**** Record excerpts

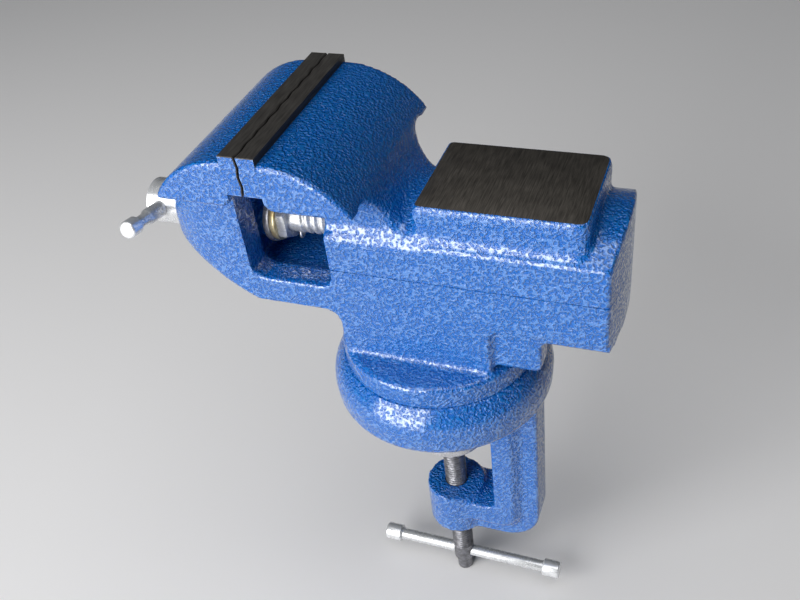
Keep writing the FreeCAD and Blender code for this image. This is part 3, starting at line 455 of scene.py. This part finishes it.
def join(shape, other):
    """Adds another bmesh to a shape, without welding them."""
    mesh = bpy.data.meshes.new("other")
    other.to_mesh(mesh)
    other.free()
    shape.from_mesh(mesh)
    bpy.data.meshes.remove(mesh)


grinding = grinding_group()
ground_iron = ground_iron_material()
jaw = merged_copy("sliding_jaw")
tongue = jaw.copy()
bmesh.ops.bisect_plane(tongue, geom=tongue.verts[:] + tongue.edges[:] + tongue.faces[:], dist=CUT_WELD,
                       plane_co=(0, 0, SEAM), plane_no=(0, 0, 1), clear_outer=True)
leave_stock(jaw, Z, -1, SEAM)
leave_stock(jaw, X, -1, rear_seat)
leave_stock(jaw, Z, 1, anvil_top)
jaw_skin = sand_cast(jaw, passes=2)
for blending in range(BLENDING_PASSES):
    saddle = [vert for vert in jaw_skin.verts if in_saddle(vert.co)]
    bmesh.ops.smooth_vert(jaw_skin, verts=saddle, factor=0.5, use_axis_x=True, use_axis_y=True,
                          use_axis_z=True)
mill(jaw_skin, X, -1, rear_seat, PLATE_SEAT_RIM, below_the_jaws)
mill(jaw_skin, Z, 1, anvil_top, ANVIL_RIM, ahead_of_the_anvil, GROUND)
under_rim = mill(jaw_skin, Z, -1, SEAM, SEAM_RIM)
join(jaw_skin, tongue)
smooth_faces(jaw_skin, 50, under_rim)
add_piece("sliding_jaw_casting", jaw_skin, "slider", [enamel, ground_iron], ["sliding_jaw"])


# Jaw plates. Two ground steel plates whose serrated faces mesh, screwed to the milled seats.
# The enamel runs over their two ends, and their top edges are left bare.

PLATE_CHAMFER = 0.20 * MM
ON_SEAT = 0.05 * MM
ENAMELLED_END = 1


def plate_material():
    """Dark ground steel with a fine grain along the plate."""
    material, metal = new_material("jaw_plate_steel")
    tree = material.node_tree
    ground = place_group(tree, grinding, {"Marks to the metre": 2200, "Stretch": (1, 0.08, 1)})
    marks = ground.outputs["Marks"]
    add_tone(tree, metal, marks, dark=(0.045, 0.041, 0.038, 1), dark_up_to=0.3,
             light=(0.105, 0.098, 0.090, 1), light_from=0.7)
    add_relief(tree, metal, marks, strength=0.4, depth=0.03 * MM)
    metal.inputs["Metallic"].default_value = 0.5
    metal.inputs["Roughness"].default_value = 0.5
    return material


plate_steel = plate_material()
for plate, body, seat in (("front_jaw_plate", "turret", front_seat), ("rear_jaw_plate", "slider", rear_seat)):
    toothed = merged_copy(plate)
    bmesh.ops.dissolve_limit(toothed, angle_limit=math.radians(1), verts=toothed.verts, edges=toothed.edges)
    corners = []
    for edge in toothed.edges:
        middle = (edge.verts[0].co + edge.verts[1].co) / 2
        if edge.calc_face_angle(0) > math.radians(20) and abs(middle.x - seat) > ON_SEAT:
            corners.append(edge)
    bmesh.ops.bevel(toothed, geom=corners, offset=PLATE_CHAMFER, segments=1, profile=0.5, affect="EDGES",
                    material=-1)
    for face in toothed.faces:
        if abs(face.normal.y) > 0.9:
            face.material_index = ENAMELLED_END
    add_piece(plate + "_ground", toothed, body, [plate_steel, enamel], [plate])


# Main screw. Turned and rolled from one bar, zinc plated bright, its head drilled across for the handle.
# Its shank runs plain through the nose and the nut to the split pin, and its rounded thread runs on into the
# sliding jaw. Stations and radii of turned pieces are in plain millimetres, other lengths in metres.

ALONG_X = Vector((1, 0, 0))
ALONG_Z = Vector((0, 0, 1))
TURNED_WELD = 0.003 * MM
SCREW_RISE = 3.1 * MM
SCREW_RADIUS = 4.7
HEAD_LENGTH = 13.2
HEAD_RADIUS = 7.1
HEAD_CHAMFER = 0.9
END_CHAMFER = 1.2
THREAD_PITCH = 2.5
THREAD_DEPTH = 0.8
RING_STEP = THREAD_PITCH / 10
THREAD_PAST_PIN = 1.6
BAR_HOLE_RADIUS = 2.56 * MM
PIN_HOLE_RADIUS = 0.9 * MM
BAR_TILT = math.radians(12)
screw_low, screw_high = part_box("main_screw")
screw_axis = Vector((0, 0, SEAM + SCREW_RISE))
bar_way = Vector((0, -math.cos(BAR_TILT), math.sin(BAR_TILT)))
bar_hole = Vector((-87.1 * MM, 0, screw_axis.z))
pin_low, pin_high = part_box("split_pin")
pin_hole = Vector(((pin_low.x + pin_high.x) / 2, 0, screw_axis.z))


def turned(profile, axis, centre, facets):
    """Turns a profile of stations and radii, in millimetres, once round an axis."""
    shape = bmesh.new()
    side = axis.orthogonal().normalized()
    verts = []
    for station, radius in profile:
        verts.append(shape.verts.new(centre + axis * station * MM + side * radius * MM))
    for before, after in zip(verts, verts[1:]):
        shape.edges.new((before, after))
    bmesh.ops.spin(shape, geom=shape.verts[:] + shape.edges[:], cent=centre, axis=axis, angle=2 * math.pi,
                   steps=facets, use_merge=True)
    bmesh.ops.remove_doubles(shape, verts=shape.verts, dist=TURNED_WELD)
    bmesh.ops.recalc_face_normals(shape, faces=shape.faces)
    return shape


def close_rings(start, end, step, radius):
    """Rings along a rod, close enough for a thread to be rolled into it."""
    rings = []
    station = start
    while station < end:
        station += step
        rings.append((station, radius))
    return rings


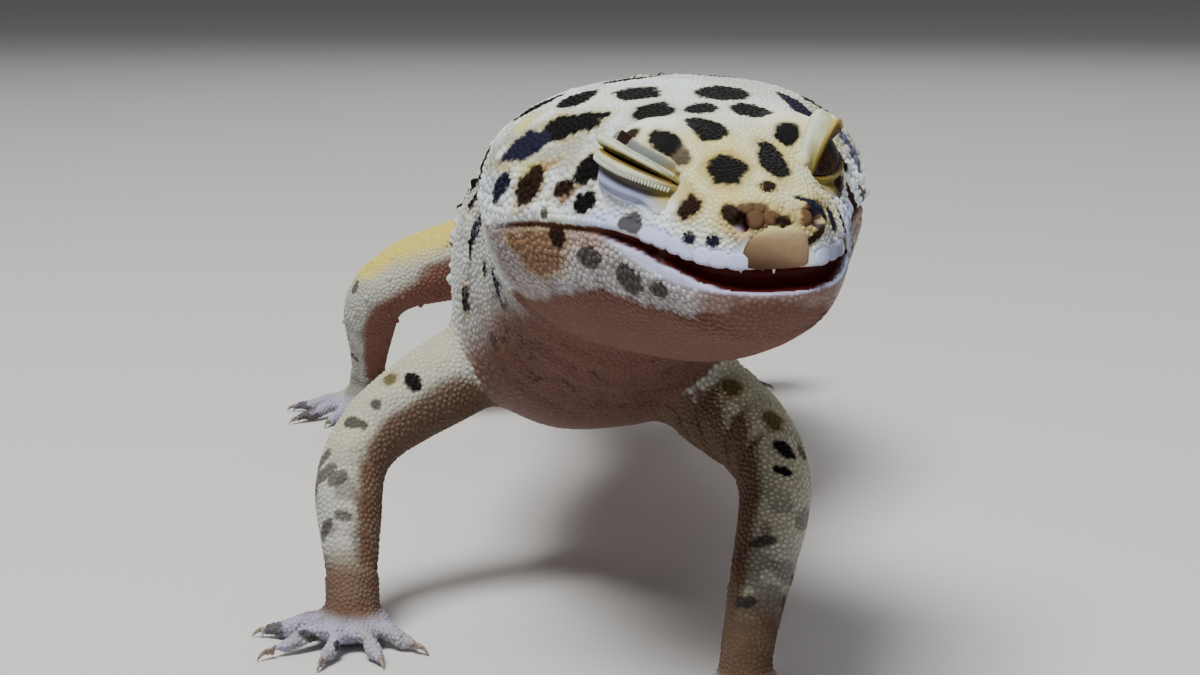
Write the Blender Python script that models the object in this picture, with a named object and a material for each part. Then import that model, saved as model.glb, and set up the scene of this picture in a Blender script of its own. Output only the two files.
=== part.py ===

********

- _Requirement_
Starting at the first line of the records, print each line exactly, stopping after the line that contains "bpy.data.meshes.remove(mesh)".

- _Exercise solution_
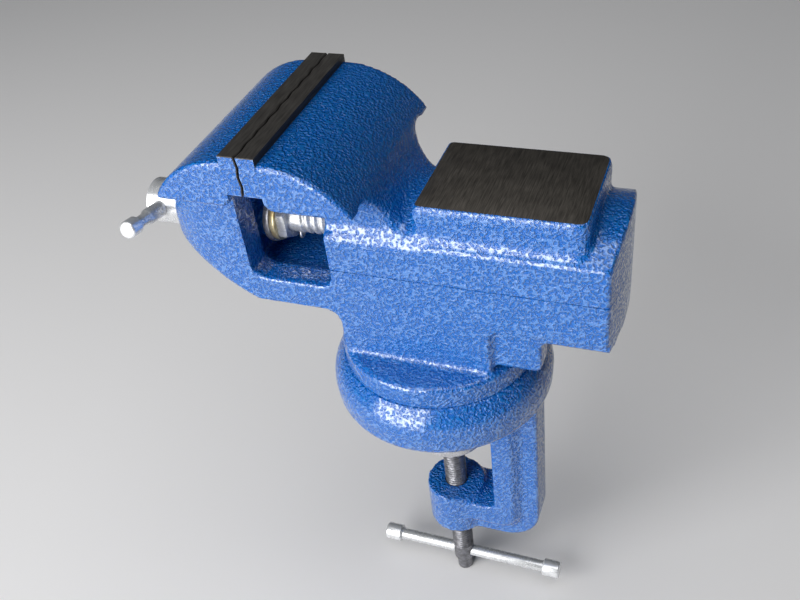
Keep writing the FreeCAD and Blender code for this image. This is part 3, starting at line 455 of scene.py. This part finishes it.
def join(shape, other):
    """Adds another bmesh to a shape, without welding them."""
    mesh = bpy.data.meshes.new("other")
    other.to_mesh(mesh)
    other.free()
    shape.from_mesh(mesh)
    bpy.data.meshes.remove(mesh)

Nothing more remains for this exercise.